実習やフィールドワークはもとより、日常的な授業においても、「教えて学ぶ」のコンセプトの実践を通じ、それぞれの授業で獲得した教育学関連の知識や技術を日々活用していきます。教育と実践を切り離すことなく、知識と応用の統合を当たり前のものと捉えています。

例えば、英語の科目(通称:Speak Out)は教育探究科学群の大きな特徴の一つで、カナダのバンクーバーを主たる居住地とする教育探究科学群の専任教員を中心に運営をされるものです。ここでは、TOEIC等の語学試験の点数を上げるといった目的ではなく、言語の活用と運用に特化した教育プログラムを展開していきます(教育探究科学群におけるカナダのことは、またどこかでちゃんと書きます…)。

一般的な教員養成課程においても、教育実習をはじめとする実践的な学びが行われていますが、その目的は学校の先生になるためというのが基本です。しかし、教育探究科学群では、教育が生涯にわたってあらゆる場所でなされるものとした上で、いつでもどこでも使える知識や技術を身に付けるための実践を重ねていくことに焦点をあてています。

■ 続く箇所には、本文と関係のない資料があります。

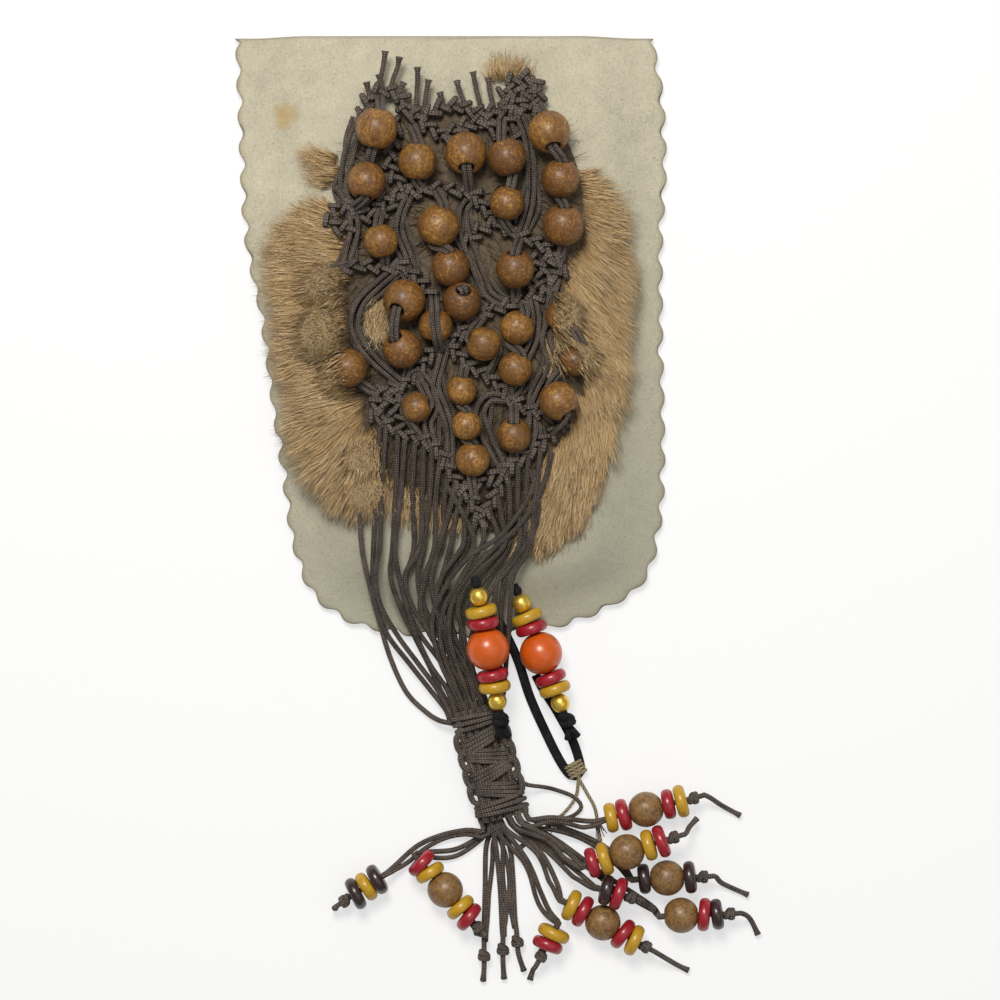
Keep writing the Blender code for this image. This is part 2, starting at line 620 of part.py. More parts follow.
def make_net():
    """The knotted net: one body of bands, free pairs, strings, cut ends and fused beads."""
    centres = settle_beads()
    axes = {}
    shapes = []
    for band in NET_BANDS:
        path = smooth([plan(point, NET_MIDDLE) for point in band], KNOT_PITCH)
        sizes = knotted_sizes(path, BAND_WIDTH / 2 - KNOT_SWELL, BAND_HEIGHT / 2 - KNOT_SWELL / 2)
        shapes.append(sweep_shape(path, sizes, 5))
    for pair in NET_PAIRS:
        path = smooth([plan(point, NET_MIDDLE) for point in pair], 2 * KNOT_PITCH)
        shapes.append(sweep_shape(path, [(CORD_DIAMETER, CORD_DIAMETER / 2)] * len(path), 4))
    for end in NET_ENDS:
        path = smooth([plan(point, NET_MIDDLE) for point in end], 2 * KNOT_PITCH)
        sizes = [(CORD_DIAMETER / 2, CORD_DIAMETER / 2)] * (len(path) - 1)
        shapes.append(sweep_shape(path, sizes + [(CORD_DIAMETER, CORD_DIAMETER)], 4))
    for string in STRINGS:
        path, on_it = string_way(string, centres)
        axes.update(on_it)
        shapes.append(sweep_shape(path, [STRING_SIZE] * len(path), 4))
    bodies = []
    for rings in shapes:
        mesh = bmesh.new()
        add_sweep(mesh, rings)
        bodies.append(mesh)
    for name, (point, size, own) in NET_BEADS.items():
        diameter, length, bore = bead_size(size)
        mesh = bmesh.new()
        profile = round_profile(diameter, length, radians(BEAD_MOUTH_ANGLE), 4)
        if own:
            add_bead(mesh, centres[name], axes[name], profile, bore, BEAD_SIDES)
            make_node("net_bead_" + name, mesh, "wood")
        else:
            add_bead(mesh, centres[name], axes[name], profile, 0, BEAD_SIDES)
            bodies.append(mesh)
    join_bodies("macrame_net", bodies, "cord")


def join_bodies(name, bodies, finish):
    """One closed body from several that run into each other."""
    helpers = [make_node(name + "_" + str(k), mesh, finish) for k, mesh in enumerate(bodies)]
    first = helpers[0]
    for other in helpers[1:]:
        union = first.modifiers.new("union", "BOOLEAN")
        union.operation = "UNION"
        union.solver = "MANIFOLD"
        union.object = other
    view = bpy.context.evaluated_depsgraph_get()
    data = bpy.data.meshes.new_from_object(first.evaluated_get(view))
    mesh = bmesh.new()
    mesh.from_mesh(data)
    bpy.data.meshes.remove(data)
    bmesh.ops.dissolve_limit(mesh, angle_limit=radians(2), verts=mesh.verts[:], edges=mesh.edges[:])
    for helper in helpers:
        bpy.data.objects.remove(helper)
    return make_node(name, mesh, finish)


def neck_frame():
    """The neck's top and foot, and its directions."""
    height = TOUCH_GAP + NECK_HEIGHT / 2
    top, foot = plan(NECK_TOP, height), plan(NECK_FOOT, height)
    along = (foot - top).normalized()
    return top, foot, along, Vector((0, 0, 1)).cross(along)


def make_neck():
    """The sinnet: square knots that swell and pinch along it."""
    top, foot, along, across = neck_frame()
    rings = []
    for k in range(2 * NECK_KNOT_COUNT + 1):
        full = 1.0 if k % 2 else NECK_WAIST
        rings.append(ring_at(top.lerp(foot, k / (2 * NECK_KNOT_COUNT)), across, Vector((0, 0, 1)),
                             NECK_WIDTH / 2 * full, NECK_HEIGHT / 2 * full, NECK_SIDES,
                             NECK_SQUARENESS))
    mesh = bmesh.new()
    add_sweep(mesh, rings)
    make_node("neck_sinnet", mesh, "cord")


def gather_under(y):
    """Underside of the gathered cords: over the hide, down the panel's slope, over its edge
    and onto what the bag lies on."""
    edge = min(point.y for point in panel_curve())
    margin_top = MARGIN_UNDER + PANEL_THICKNESS + LAYER_GAP
    steps = [(edge - GATHER_REST_FROM, GATHER_REST), (edge - 1.0, margin_top),
             (edge + MARGIN_WIDTH, margin_top + GATHER_MARGIN_RISE),
             (edge + MARGIN_WIDTH + RAMP_WIDTH * 0.7, HIDE_TOP + LAYER_GAP)]
    if y <= steps[0][0]:
        return steps[0][1]
    for (y0, z0), (y1, z1) in zip(steps, steps[1:]):
        if y <= y1:
            return z0 + (z1 - z0) * (y - y0) / (y1 - y0)
    return steps[-1][1]


def make_gathered_cords():
    """The cords between net and neck: a ribbed sheet, one rib for each cord, that narrows and
    sinks from the net's lower edge to the neck's top."""
    top, foot, along, across = neck_frame()
    end = top - along * TOUCH_GAP
    reach = across * NECK_WIDTH * NECK_FEED_SHARE
    lines = [(plan(left), plan(right)) for left, right in GATHER_ROWS] + [(end - reach, end + reach)]
    hem_left, hem_right = plan((GATHER_HEM[0], 0)).x, plan((GATHER_HEM[1], 0)).x
    steps = 2 * GATHER_RIB_COUNT
    rows = []
    for share in (i / steps for i in range(steps + 1)):
        first = lines[0][0].lerp(lines[0][1], share)
        x = hem_left + (hem_right - hem_left) * share
        hem = Vector((x, net_hem(x), 0))
        rows.append([hem, hem.lerp(first, 0.5)] + [a.lerp(b, share) for a, b in lines])
    mesh = bmesh.new()
    rings = []
    count = len(rows[0])
    for k in range(count):
        thick = GATHER_THICKNESS * (1.0 + GATHER_GROWTH * k / count) - GATHER_RIB
        lower = [Vector((row[k].x, row[k].y, gather_under(row[k].y))) for row in rows]
        upper = [p + Vector((0, 0, thick + GATHER_RIB * (i % 2))) for i, p in enumerate(lower)]
        rings.append(upper + lower[::-1])
    add_sweep(mesh, rings, flat=True)
    make_node("gathered_cords", mesh, "cord")


def net_hem(x):
    """Lowest y that the net's lower edge leaves free at a place across it."""
    tip, left, right = plan(NET_TIP), plan(NET_EDGE_LEFT), plan(NET_EDGE_RIGHT)
    if x < tip.x:
        share = max(0.0, min(1.0, (x - left.x) / (tip.x - left.x)))
        line = left.lerp(tip, share)
    else:
        share = max(0.0, min(1.0, (x - right.x) / (tip.x - right.x)))
        line = right.lerp(tip, share)
    return line.y - BAND_WIDTH - KNOT_SWELL - LAYER_GAP


def stack_profile(beads):
    """Outline of a row of touching beads, as distances along it and radii."""
    groove = DISC_DIAMETER * DISC_GROOVE_SHARE
    rows = [(0.0, CORD_DIAMETER / 2)]
    place = 0.0
    for kind in beads:
        if kind == "f":
            rows += [(place + FRINGE_BEAD_LENGTH / 2 + along, radius) for along, radius in
                     round_profile(FRINGE_BEAD_DIAMETER, FRINGE_BEAD_LENGTH, radians(60), 4)]
            place += FRINGE_BEAD_LENGTH
        else:
            rim = DISC_DIAMETER / 2
            rows += [(place, groove), (place + DISC_THICKNESS * DISC_RIM_SHARE, rim),
                     (place + DISC_THICKNESS * (1 - DISC_RIM_SHARE), rim)]
            place += DISC_THICKNESS
    if beads:
        rows.append((place, groove))
    knot = FRINGE_KNOT_DIAMETER / 2
    rows += [(place + FRINGE_KNOT_LEAD, CORD_DIAMETER), (place + knot, knot),
             (place + 2 * knot, CORD_DIAMETER / 2)]
    return rows


def strand_path(spec):
    """Path and radii of one strand: cord, beads with their knot, and tail."""
    (column, row), way, beads, first, last, height, tail = spec
    top, foot, along, across = neck_frame()
    low = CORD_DIAMETER / 2 + TOUCH_GAP + STRAND_LIFT
    root = foot + along * TOUCH_GAP + across * STRAND_PITCH_X * (column - (STRAND_COLUMN_COUNT - 1) / 2)
    root.z = low + STRAND_PITCH_Z * row
    start = plan(first, height)
    heading = (plan(last, height) - start).normalized()
    lead = [root, root + along * STRAND_LEAD] + [plan(point) for point in way]
    lead += [start - heading * BEAD_LEAD, start]
    path = smooth(lead, STRAND_STEP)
    sizes = [CORD_DIAMETER / 2] * len(path)
    rows = stack_profile(beads)
    path += [start + heading * (distance + 0.01) for distance, radius in rows]
    sizes += [radius for distance, radius in rows]
    end = path[-1]
    more = smooth([end, end + heading * BEAD_LEAD] + [plan(point) for point in tail], STRAND_STEP)[1:]
    path += more
    sizes += [CORD_DIAMETER / 2] * len(more)
    return path, sizes


def make_strand(name, spec):
    path, sizes = strand_path(spec)
    facing = []
    rows = directions(path)
    heading = None
    for i, (along, across, up) in enumerate(rows):
        if sizes[i] > CORD_DIAMETER / 2 + 0.01:
            heading = heading or (path[i + 1] - path[i]).normalized()
            side = heading.cross(Vector((0, 0, 1))).normalized()
            facing.append((side, side.cross(heading)))
        else:
            facing.append((across, up))
    mesh = bmesh.new()
    add_sweep(mesh, [ring_at(point, across, up, size, size, STRAND_SIDES)
                     for point, size, (across, up) in zip(path, sizes, facing)])
    make_node("fringe_" + name, mesh, "cord")


def make_tube(name, points, diameter, finish):
    """A plain cord as a round tube along a smooth curve."""
    curve = bpy.data.curves.new(name, "CURVE")
    curve.dimensions = "3D"
    curve.bevel_depth = diameter / 2 * MM
    curve.bevel_resolution = 2
    curve.use_fill_caps = True
    path = smooth(points, 3 * diameter)
    spline = curve.splines.new("POLY")
    spline.points.add(len(path) - 1)
    for place, point in zip(spline.points, path):
        place.co = (*(point * MM), 1.0)
    node = bpy.data.objects.new(name, curve)
    bpy.context.scene.collection.objects.link(node)
    curve.materials.append(bpy.data.materials[finish])


def dangle_sizes(kind):
    """Length, and outline as distances from the middle and radii, of a dangle's bead."""
    if kind == "orange":
        return DANGLE_BEAD_LENGTH, round_profile(DANGLE_BEAD_DIAMETER, DANGLE_BEAD_LENGTH,
                                                 radians(66), 6)
    if kind == "gold":
        return GOLD_BEAD_LENGTH, round_profile(GOLD_BEAD_DIAMETER, GOLD_BEAD_LENGTH,
                                               radians(52), 4)
    half = DANGLE_DISC_THICKNESS / 2
    rim = DANGLE_DISC_DIAMETER / 2
    return DANGLE_DISC_THICKNESS, [(-half, rim * 0.78), (-half * 0.45, rim), (half * 0.45, rim),
                                   (half, rim * 0.78)]


def make_dangle(side, ends):
    """One dangle: beads and discs on a lace, between a small knot and a large one."""
    start, end = plan(ends[0]), plan(ends[1])
    axis = (end - start).normalized()
    bore = LACE_DIAMETER + 2 * TOUCH_GAP
    place = TOUCH_GAP
    for number, kind in enumerate(DANGLE_ORDER, 1):
        length, profile = dangle_sizes(kind)
        mesh = bmesh.new()
        add_bead(mesh, start + axis * (place + length / 2), axis, profile, bore, DANGLE_SIDES)
        make_node("dangle_" + side + "_" + str(number) + "_" + kind, mesh, kind)
        place += length + TOUCH_GAP
    lace, knot = LACE_DIAMETER / 2, DANGLE_KNOT_DIAMETER / 2
    small = knot * DANGLE_SMALL_KNOT_SHARE
    rows = [(-3.2, lace * 0.6), (-2.2, small), (-0.8, small), (0.0, lace), (place, lace),
            (place + 0.8, knot * 0.8), (place + 2.4, knot), (place + 4.2, knot * 0.8),
            (place + 2 * knot, lace)]
    path = [start + axis * along for along, radius in rows]
    mesh = bmesh.new()
    add_sweep(mesh, sweep_shape(path, [(radius, radius) for along, radius in rows], STRAND_SIDES))
    make_node("dangle_lace_" + side, mesh, "lace")


def make_loop():
    """The black lace loop below the dangles, with the twine that ties it."""
    points = [plan(point) for point in LOOP_OUT + LOOP_BACK]
    make_tube("lace_loop", points, LACE_DIAMETER, "lace")
    bodies = []
    for tail in TWINE_TAILS:
        path = smooth([plan(point) for point in tail], 3.0)
        mesh = bmesh.new()
        add_sweep(mesh, sweep_shape(path, [(TWINE_DIAMETER / 2, TWINE_DIAMETER / 2)] * len(path), 6))
        bodies.append(mesh)
    join_bodies("loop_twine", bodies, "twine")


for old in list(bpy.data.objects):
    bpy.data.objects.remove(old)
make_finishes()
make_panel("back_panel", [(0.0, 0.0), (MARGIN_WIDTH, 0.0)])
make_panel("front_panel", [
    (0.0, MARGIN_UNDER), (MARGIN_WIDTH, MARGIN_UNDER), (MARGIN_WIDTH + RAMP_WIDTH, POCKET_ROOF)])
make_fur()
make_net()
make_gathered_cords()
make_neck()
for strand, layout in STRANDS.items():
    make_strand(strand, layout)
make_tube("side_cord", [plan(point) for point in SIDE_CORD], CORD_DIAMETER, "cord")
make_tube("side_strand", [plan(point) for point in SIDE_STRAND], CORD_DIAMETER, "cord")
for dangle, line in DANGLES.items():
    make_dangle(dangle, line)
make_loop()
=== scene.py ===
from math import cos, pi, radians, sin

import bmesh
import bpy
import numpy as np
from mathutils import Matrix, Vector


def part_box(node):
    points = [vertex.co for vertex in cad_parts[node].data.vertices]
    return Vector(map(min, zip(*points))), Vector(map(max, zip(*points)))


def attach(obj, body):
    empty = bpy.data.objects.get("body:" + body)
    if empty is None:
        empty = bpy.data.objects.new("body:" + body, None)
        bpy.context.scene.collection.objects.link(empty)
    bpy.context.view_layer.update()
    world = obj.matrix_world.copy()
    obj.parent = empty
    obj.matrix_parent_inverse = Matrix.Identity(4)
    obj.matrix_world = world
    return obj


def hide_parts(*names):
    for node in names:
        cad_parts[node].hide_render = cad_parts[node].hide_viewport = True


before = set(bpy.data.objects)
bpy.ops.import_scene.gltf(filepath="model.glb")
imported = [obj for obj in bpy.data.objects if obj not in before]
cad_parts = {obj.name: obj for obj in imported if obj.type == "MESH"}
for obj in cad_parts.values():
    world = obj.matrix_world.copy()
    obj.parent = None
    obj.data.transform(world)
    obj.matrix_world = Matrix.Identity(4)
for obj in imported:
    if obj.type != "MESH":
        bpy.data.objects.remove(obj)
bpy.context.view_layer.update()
scene = bpy.context.scene
scene.view_settings.view_transform = "Standard"

# A plan point is given in steps of the reference picture, with its height in millimetres.
planStep = 12.0 / 42.0 / 1000
planOrigin = (460, 330)
mm = 0.001


def plan(x, y, height=0.0):
    return Vector(((x - planOrigin[0]) * planStep, (planOrigin[1] - y) * planStep, height * mm))


# Camera and light
view = {"centre": (500, 500), "above": 0.9, "width": 1000 * planStep, "aimHeight": 8 * mm}
lamps = {
    "key": {"place": (-0.10, 0.34, 0.80), "size": 0.30, "power": 6.6, "colour": (1.0, 0.975, 0.93)},
    "fill": {"place": (0.40, -0.20, 0.80), "size": 0.70, "power": 1.1, "colour": (0.95, 0.97, 1.0)},
}
worldStrength = 0.26


def makeCamera():
    centre = plan(*view["centre"])
    data = bpy.data.cameras.new("plainView")
    data.sensor_width = 36
    data.lens = 36 * view["above"] / view["width"]
    camera = bpy.data.objects.new("plainView", data)
    camera.location = (centre.x, centre.y, view["aimHeight"] + view["above"])
    scene.collection.objects.link(camera)
    scene.camera = camera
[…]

もちろん、大学としても学問としても理論は大事ですし、実際に学ぶ機会も用意されています。ただ、教育探究科学群においては、まずやってみよう精神というか、理論よりも実践が先んじている傾向にあります。これは、今改めて振り返ってみると、構想者(筆者)の価値観を多少反映しているものだと思います。教育学の学びを進めていく中で、実践とか活用とか運用とか、実際に使ったり、実際に試したりすることを大事にしています。ここら辺の実践や実験重視の姿勢は、こちらもそのうち後述するであろう探究とか科学とも親和性が高いかもしれません。